May 23, 2019 / 7:59 AM / 4 months ago

UPDATE 4-German bond yields slide back towards 2-1/2 year lows on growth fears, Brexit uncertainty

* German 10-year bond yield slides towards 2-1/2 year low

* EZ PMI undershoots expectations, trade war hurts growth

* US, UK 10-year yield lowest since 2017 (Updates throughout, with price action, oil slide, ECB minutes)

By Virginia Furness and Dhara Ranasinghe

LONDON, May 23 (Reuters) - German 10-year bond yields fell back towards 2-1/2 year lows on Thursday as a fresh dose of disappointing economic news added to concern about the harmful impact of trade wars, with Britain’s political turmoil only fuelling demand for safe-haven debt.

It was another day of hefty yield falls, and sharp prices rises, across major bond markets. U.S. and British 10-year bond yields hit their lowest levels since 2017.

In the euro zone, IHS Markit’s May Flash Composite Purchasing Managers’ Index(PMI), a good guide to economic health, nudged up to 51.6 from a 51.5 in April, but was below market expectations for 51.7.

French business activity jumped to its strongest level in six months, but German business activity undershot expectations. Business morale in Germany — Europe’s biggest economy — also deteriorated more than expected in May, the Ifo institute survey indicated.

“The weak euro zone PMI and the German Ifo survey, which was particularly poor, flag concern that any growth rebound in Q1 was likely temporary,” said Chris Scicluna, head of economic reserach at Daiwa Capital Markets.
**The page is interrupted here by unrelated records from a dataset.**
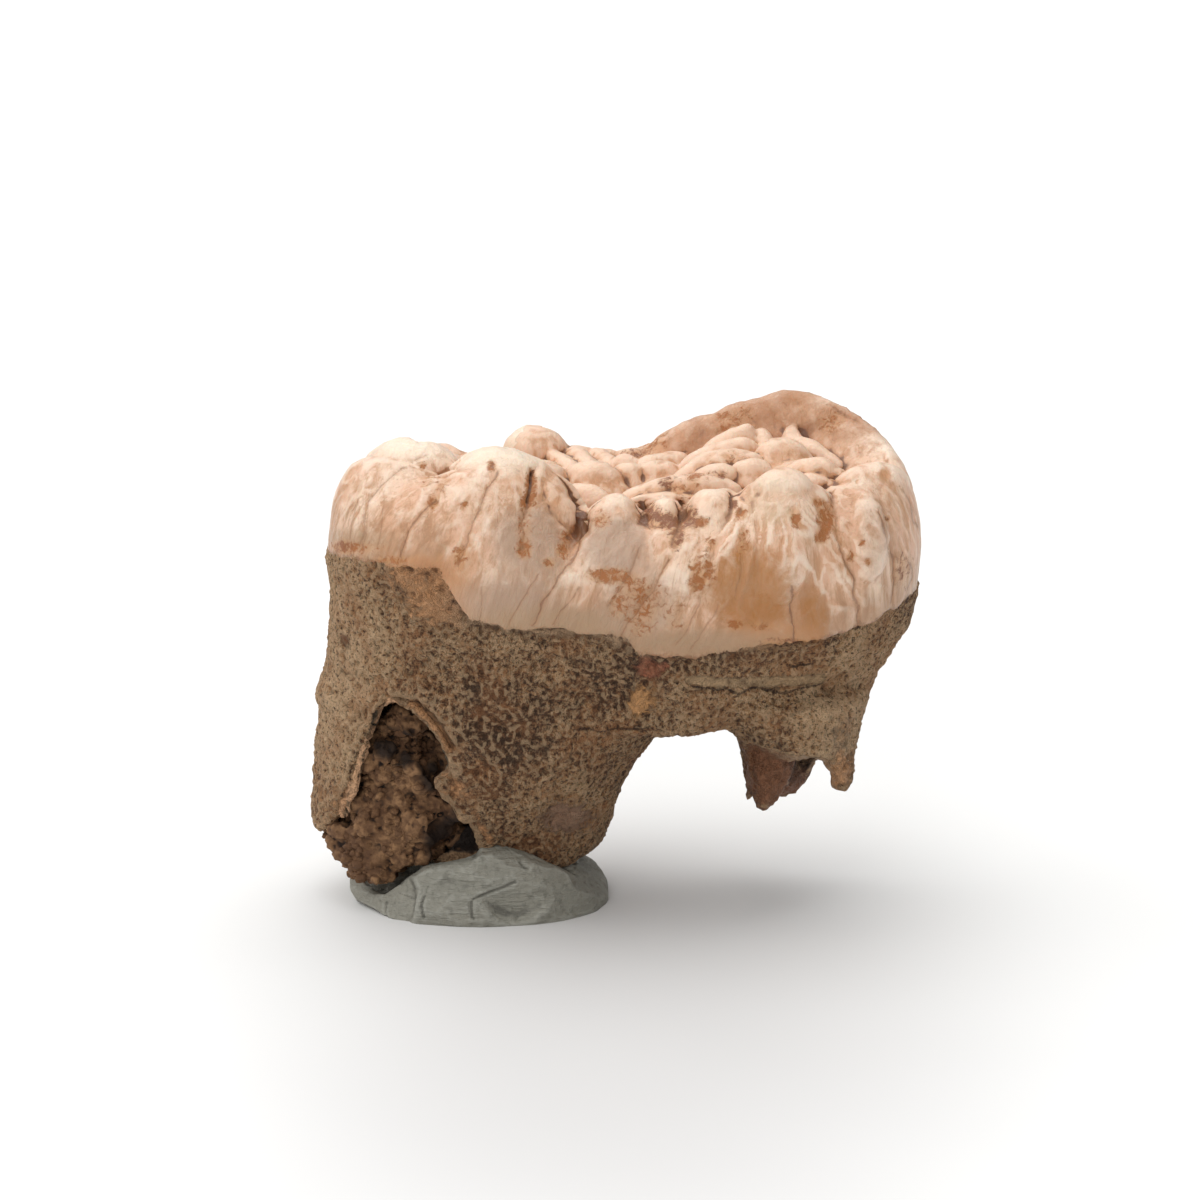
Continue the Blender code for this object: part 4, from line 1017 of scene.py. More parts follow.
# Tints by place in the part, in metres: middle, radius, colour and strength.
LOBE_RED = (0.21, 0.08, 0.035)
# Painted shade, near black, inside the right root's hollow.
HOLLOW_SHADE = (0.035, 0.022, 0.018)
FAR_TAN = (0.42, 0.195, 0.088)
TINTS = (
    ((0.0079, -0.0016, 0.0070), 0.0024, LOBE_RED, 1.0),
    # These two tints are painted shade inside the right root's hollow.
    ((0.0101, 0.0006, 0.0076), 0.0022, HOLLOW_SHADE, 0.9),
    ((0.0098, 0.0026, 0.0050), 0.0018, HOLLOW_SHADE, 0.8),
    ((0.0092, 0.0036, 0.0043), 0.0012, RED_BROWN, 0.7), ((-0.0078, -0.0056, 0.0070), 0.0012, ORANGE, 0.6),
    ((0.0094, 0.0048, 0.0248), 0.0008, AMBER, 0.9), ((0.0080, 0.0062, 0.0235), 0.0036, FAR_TAN, 0.8),
    ((0.0125, 0.0040, 0.0230), 0.0026, FAR_TAN, 0.8), ((0.0040, 0.0060, 0.0222), 0.0022, FAR_TAN, 0.8),
    ((-0.0056, -0.0044, 0.0240), 0.0022, CAP, 1.0), ((-0.0102, -0.0018, 0.0242), 0.0024, CAP, 0.8),
)
SPOTS = (
    ((0.0114, -0.0010, 0.0218), 0.0013, RUST, 0.7), ((0.0062, 0.0046, 0.0236), 0.0012, RUST, 0.45),
    ((0.0022, 0.0052, 0.0222), 0.0009, RUST, 0.6), ((0.0008, 0.0046, 0.0218), 0.0008, RED_BROWN, 0.6),
    ((0.0112, 0.0036, 0.0236), 0.0009, RUST, 0.5), ((0.0040, -0.0033, 0.0225), 0.0008, RUST, 0.5),
    ((0.0052, -0.0030, 0.0224), 0.0005, RED_BROWN, 0.6),
    ((0.0026, -0.0036, 0.0222), 0.0005, RED_BROWN, 0.6), ((0.0034, -0.0042, 0.0218), 0.0006, RUST, 0.5),
    ((0.0058, -0.0012, 0.0230), 0.0006, RUST, 0.4),
)


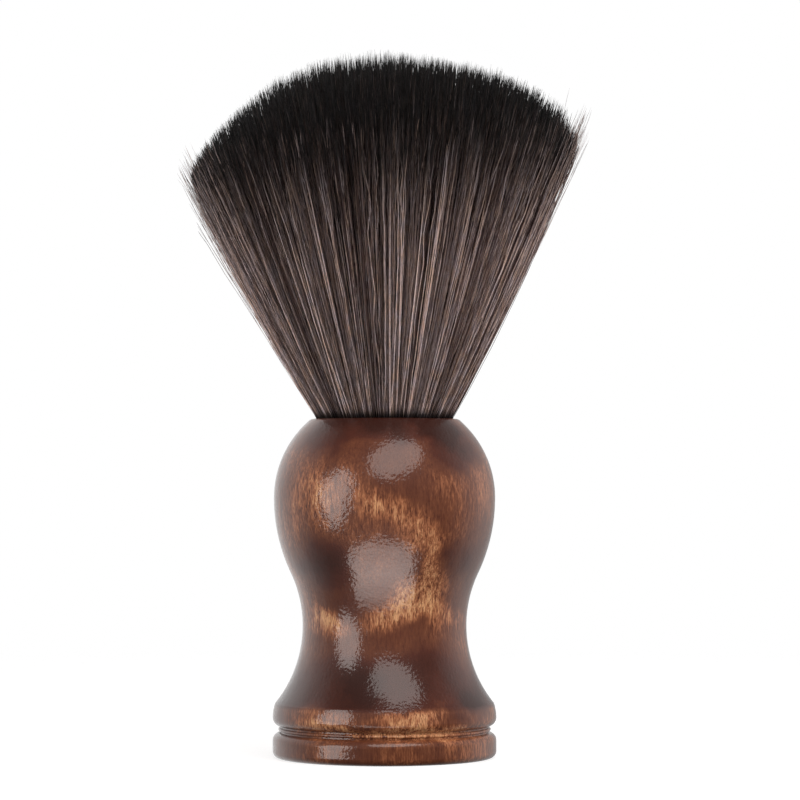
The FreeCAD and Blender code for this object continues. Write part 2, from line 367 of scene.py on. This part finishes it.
class Fan:
    """Every fibre's place, tone, thickness and tip, as one array each."""

    def __init__(self, rng):
        body = even_disc(FIBRES, 0.007, rng)
        wisps, wisp_reach, wisp_power, wisp_short = self.wisps(rng)
        self.root = np.vstack([body, wisps])
        self.reach = np.concatenate([np.zeros(len(body)), wisp_reach])
        self.power = np.concatenate([np.ones(len(body)), wisp_power])
        count = len(self.root)
        self.wisp = self.reach > 0
        self.turn = np.arctan2(self.root[:, 1], self.root[:, 0]) / (2 * math.pi) % 1
        bias = self.gather(rng, count)
        self.tone = self.tones(rng, count, bias)
        self.radius = FIBRE_RADIUS * rng.uniform(0.70, 1.15, count) * (1 + 0.30 * (self.tone > 0.6))
        self.radius[self.wisp] *= 0.5
        self.sway = rng.normal(0, 0.45 * MM, (count, 2))
        self.sway[rng.random(count) < 0.12] *= 2.5
        self.bow = rng.normal(0, 0.40 * MM, (count, 2))
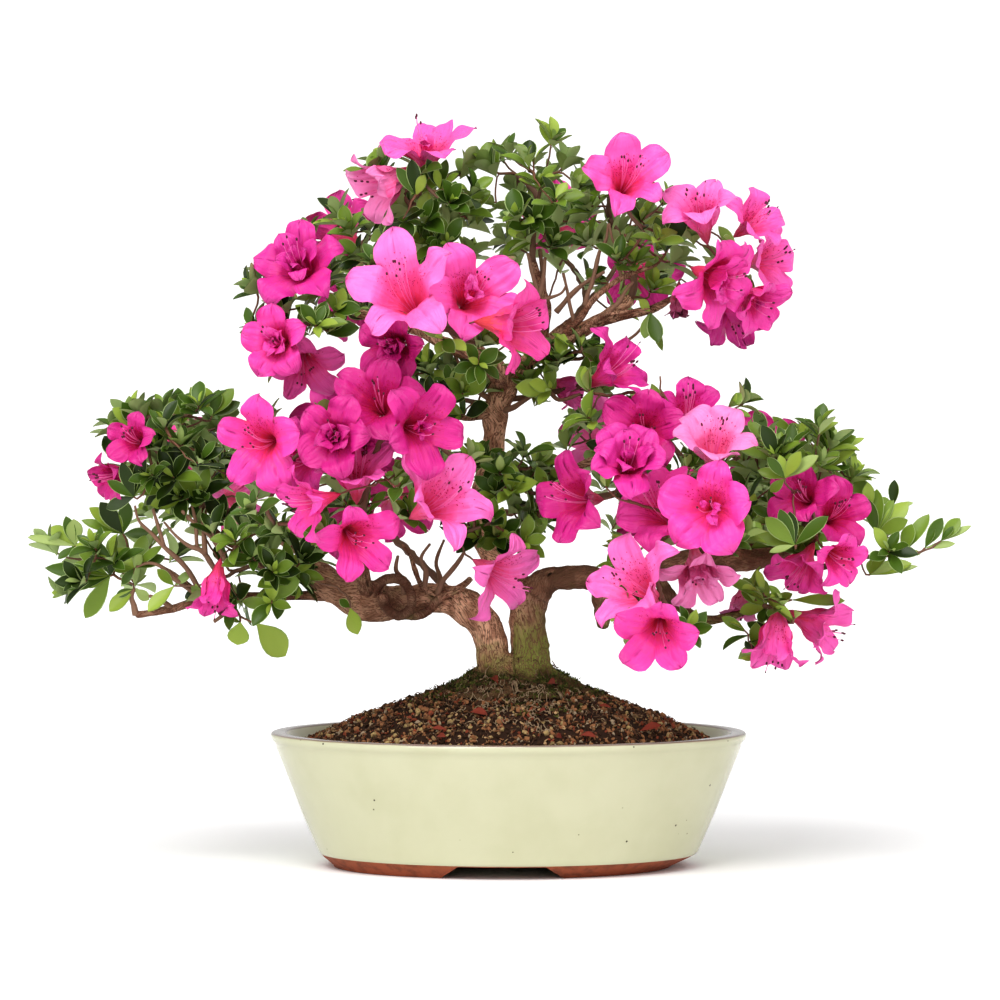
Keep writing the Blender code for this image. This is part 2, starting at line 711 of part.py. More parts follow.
def apart(point, mass):
    """How far out in a mass a point lies: 1 on its surface."""
    _, _, _, centre, sizes, _ = mass
    away = point - seen(*centre)
    return math.sqrt(sum((away[i] / (sizes[i] * MM)) ** 2 for i in range(3)))


def in_own_space(point, mass, beyond=0.0):
    """Whether a point lies in a mass, or no more than this beyond it, and not in another."""
    own = apart(point, mass)
    if own > 1 + beyond / (min(mass[4]) * MM):
        return False
    return all(apart(point, other) > min(own, 1) for other in MASSES if other is not mass)


class Tip:
    """A whorl of leaves or a bloom: its hub, its axis, its lobes, and its neck behind the hub."""

    def __init__(self, hub, axis, lobes, front, back):
        self.hub = hub
        self.axis = axis
        self.lobes = lobes
        self.front = front
        self.neck = hub - axis * back

    def on(self, path, radii):
        return sprig([*path, self.neck, self.hub], [*radii, TWIG_RADIUS], self.axis, self.lobes,
                     self.front)

    def alone(self):
        """The tip on a short twig, to test its place."""
        return self.on([self.neck - self.axis * 3 * MM], [TWIG_RADIUS])


def whorl_tips(mass, root, garden, rng):
    """Places for a mass's whorls, even through its space and clear of the rest."""
    name, _, _, centre, sizes, wanted = mass
    middle = seen(*centre)
    found = []
    for index in range(1, 80 * wanted):
        if len(found) == wanted:
            break
        height = 2 * halton(index, 2) - 1
        around = math.tau * halton(index, 3)
        flat = math.sqrt(1 - height * height)
        way = Vector((flat * math.cos(around), flat * math.sin(around), height))
        share = 0.4 + 0.36 * halton(index, 5)
        hub = middle + Vector(way[i] * sizes[i] * MM * share for i in range(3))
        out = Vector(way[i] / sizes[i] for i in range(3)).normalized()
        axis = out * 0.6 + (hub - root).normalized() * 0.6 + Vector((0, 0, 0.5))
        axis = (axis + Vector(rng.uniform(-0.2, 0.2) for _ in range(3))).normalized()
        tip = Tip(hub, axis, whorl(rng), LEAF_THICK * 0.4, LEAF_THICK * 0.6)
        shape = tip.alone()
        if in_sky(hub) or not in_own_space(hub, mass) or axis.dot(hub - root) < 0:
            continue
        if any(in_sky(p) or not in_own_space(p, mass, LEAF_BEYOND) for p in shape[0]):
            continue
        if crosses_itself(shape) or garden.touched(None, shape):
            continue
        garden.place(name, shape)
        found.append(tip)
    return found


def make_twigs(mass, tips, paths, garden):
    """Each tip grows from the nearest place on the twigs so far, the furthest tips first.

    A place counts as nearer where the new twig goes on in the old one's direction. A tip with
    another node in its every way is left out.
    """
    name, limb, along, centre, _, _ = mass
    path = paths[limb]
    if along == 1:
        way = (path[-1][0] - path[-2][0]).normalized()
        start, radius = path[-1][0] + way * GAP, path[-1][1]
    else:
        start, radius = path[round(along * (len(path) - 1))]
        way = (seen(*centre) - start).normalized()
    thick = min(max(TWIG_RADIUS * 2.2, radius * 0.9), 2.8 * MM)
    knee = start + way * (8 * MM if along == 1 else radius + 8 * MM)
    tips = sorted(tips, key=lambda tip: -(tip.hub - knee).length)
    joints = []
    shapes = []
    for tip in tips:
        if not shapes:
            run = [start, knee, bent(knee, way, tip)]
            radii = [thick, thick * 0.9, TWIG_RADIUS * 1.6]
            shape = tip.on(run, radii)
            if crosses_itself(shape):
                continue
            shapes.append(shape)
            garden.place(name, shape)
            add_joints(joints, run + [tip.neck], radii + [TWIG_RADIUS])
            continue
        choices = []
        for place, direction, size in joints:
            gone = tip.neck - place
            if gone.length < 5 * MM:
                continue
            turn = 1 - gone.normalized().dot(direction)
            bend = 1 - gone.normalized().dot(tip.axis)
            choices.append((gone.length * (1 + 0.35 * turn + 0.3 * bend), place, direction, size))
        choices.sort(key=lambda choice: choice[0])
        for _, place, direction, size in choices[:40]:
            run, radii = [place], [min(size * 0.5, TWIG_RADIUS)]
            gone = tip.neck - place
            if gone.length > STRAIGHT or gone.dot(tip.axis) < 0.2 * gone.length:
                run.append(bent(place, direction, tip))
                radii.append(TWIG_RADIUS * 1.1)
            shape = tip.on(run, radii)
            if crosses_itself(shape) or garden.touched(name, shape):
                continue
            shapes.append(shape)
            garden.place(name, shape)
            joints[:] = [j for j in joints if (j[0] - place).length > 2.5 * MM]
            add_joints(joints, run + [tip.neck], radii + [TWIG_RADIUS])
            break
    return shapes


def bent(place, direction, tip):
    """A point half way along a twig, for a curve that ends in the tip's own direction."""
    gone = tip.neck - place
    middle = place.lerp(tip.neck, 0.55) + (direction * 0.1 - tip.axis * 0.12) * gone.length
    rest = tip.neck - middle
    if rest.dot(tip.axis) < 0.4 * rest.length:
        middle = tip.neck - (tip.axis + gone.normalized() * 0.7) * min(0.3 * gone.length, 9 * MM)
    return middle


def add_joints(joints, run, radii):
    """Places along a twig that others may grow from."""
    for i in range(len(run) - 1):
        direction = (run[i + 1] - run[i]).normalized()
        steps = max(1, round((run[i + 1] - run[i]).length / (6 * MM)))
        for step in range(steps):
            t = (step + 0.6) / steps
            size = radii[i] + (radii[i + 1] - radii[i]) * t
            joints.append((run[i].lerp(run[i + 1], t), direction, size))


def make_mass(mass, blooms, paths, guards, garden):
    """One node of twigs, leaves and blossom, fused from its pieces."""
    name, limb, along, _, _, _ = mass
    rng = random.Random(name)
    root = paths[limb][-1][0] if along == 1 else paths[limb][round(along * (len(paths[limb]) - 1))][0]
    tips = whorl_tips(mass, root, garden, rng) + blooms
    garden.pieces = [piece for piece in garden.pieces if piece[0] != name]
    shapes = make_twigs(mass, tips, paths, garden)
    joined = add_object(name, *shapes[0])
    if along < 1:
        cutter = add_object("cutter", *guards[limb])
        boolean(joined, cutter, "DIFFERENCE")
        apply_modifiers(joined)
        remove(cutter)
        keep_largest(joined)
    parts = bpy.data.collections.new(name + "_parts")
    bpy.context.scene.collection.children.link(parts)
    for shape in shapes[1:]:
        add_object("piece", *shape, parts)
    boolean(joined, parts, "UNION")
    apply_modifiers(joined)
    for piece in list(parts.objects):
        remove(piece)
    bpy.data.collections.remove(parts)
    keep_largest(joined)
    finish(joined, PINK if "flowers" in name else LEAF_GREEN, 0.55)


def place_blooms(garden):
    """Every bloom before any leaf, each where the photograph shows it and clear of the rest."""
    made = {}
    for owner, column, row, depth, turn, tilt, radius in BLOOMS:
        radius *= MM
        for shift in BLOOM_SHIFTS:
            throat = seen(column, row, depth + shift / MM)
            tip = Tip(throat, facing(turn, tilt), petals(radius), -0.06 * radius, 0.78 * radius)
            shape = tip.alone()
            if garden.touched(None, shape) is None:
                garden.place(owner, shape)
                made.setdefault(owner, []).append(tip)
                break
    return made


def main():
    for old in list(bpy.data.objects):
        bpy.data.objects.remove(old)
    make_pot()
    make_soil()
    paths, guards = {}, {}
    make_trunk_base(paths, guards)
    for name, parents, sides, stations in LIMBS:
        make_limb(name, parents, sides, stations, paths, guards)
    garden = Garden(guards)
    blooms = place_blooms(garden)
    for mass in MASSES:
        make_mass(mass, blooms.get(mass[0], []), paths, guards, garden)


main()
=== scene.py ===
"""Looks of a japanese azalea in flower, trained as a bonsai in a glazed oval pot.

Metres, +Z up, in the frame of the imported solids. The photograph is taken from -Y.
Places on the plant are given as the photograph shows them: a column and a row in its
pixels, and a depth in millimetres behind (+) or before (-) the plane of the trunk.
"""

import math
import random

import bmesh
import bpy
import numpy as np
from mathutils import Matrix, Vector
from mathutils.bvhtree import BVHTree
from mathutils.kdtree import KDTree


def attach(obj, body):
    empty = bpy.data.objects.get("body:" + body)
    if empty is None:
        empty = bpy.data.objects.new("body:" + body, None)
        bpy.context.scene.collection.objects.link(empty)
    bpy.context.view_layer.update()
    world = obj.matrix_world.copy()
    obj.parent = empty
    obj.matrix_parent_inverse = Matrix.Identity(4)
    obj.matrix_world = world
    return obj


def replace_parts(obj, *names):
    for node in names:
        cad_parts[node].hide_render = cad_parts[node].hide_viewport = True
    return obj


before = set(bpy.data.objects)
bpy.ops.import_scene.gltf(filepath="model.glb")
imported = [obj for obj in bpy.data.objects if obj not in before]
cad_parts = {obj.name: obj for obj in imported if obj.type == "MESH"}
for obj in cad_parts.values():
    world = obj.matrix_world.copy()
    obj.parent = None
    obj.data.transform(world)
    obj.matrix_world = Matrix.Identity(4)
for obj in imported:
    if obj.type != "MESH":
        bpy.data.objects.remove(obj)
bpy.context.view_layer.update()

MM = 0.001
SEED = 7
UP = np.array((0.0, 0.0, 1.0))
GOLDEN_TURN = 2.39996

# The view that the places are read from
PHOTO_SIDE = 1000
PIXEL = 0.6 * MM
CENTRE_COLUMN = 500
CENTRE_ROW = 500
GROUND_ROW = 867
VIEWER = np.array((0.0, -3.2, 0.35))
SENSOR = 36

# Noise: the numbers of its hash, how far apart its seeds lie, and its size on a tube
NOISE_PRIMES = (73856093, 19349663, 83492791)
NOISE_FACTOR = 1274126177
NOISE_MASK = 0x7FFFFFFF
NOISE_VALUES = 100003
NOISE_STRIDE = 31.7
TUBE_LUMP = 5 * MM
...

Germany’s 10-year government bond yield fell 4 basis points to minus 0.12%, within striking distance of 2-1/2 year lows of minus 0.132% hit last week and set for its biggest one-day fall in over two weeks.

It has been a dismal few months for the global economy with the trade conflict sending a shiver through markets and chilling business activity across the world.

Europe in particular has seen its recovery sputter and Germany’s industrial sector has gone into reverse.

European Central Bank policymakers are concerned that economic growth in the bloc is even weaker than feared, the accounts of their April 10 meeting showed on Thursday.

Anyone hoping the data will prompt a change in European Central Bank policy will be disappointed, said Commerzbank rates strategist Rainer Guntermann.

“It is a mixed picture but the data for April is not weak enough for the ECB to revise down their GDP expectations ... and when the ECB council looks at the data flow ... overall it is still a mixed picture,” he said.

Still, there were some worrying signals from the bond market — the U.S. yield curve as measured by the yield gap between three month and 10-year notes inverted again in a sign that concern about the economic growth outlook is building.

Heightened uncertainty in Britain, where pressure was mounting on Prime Minister Theresa May to step down, added to demand for higher-rated bonds.

Ten-year U.S. Treasury yields tumbled to 2.32%, their lowest since December 2017. Britain’s 10-year bond yield fell to 0.95% — its lowest level since June 2017.

Tumbling oil prices, down over 4% in late trade, weighed on market inflation expectations — helping push down 10-year bond yields in the euro zone 2-3 bps on the day.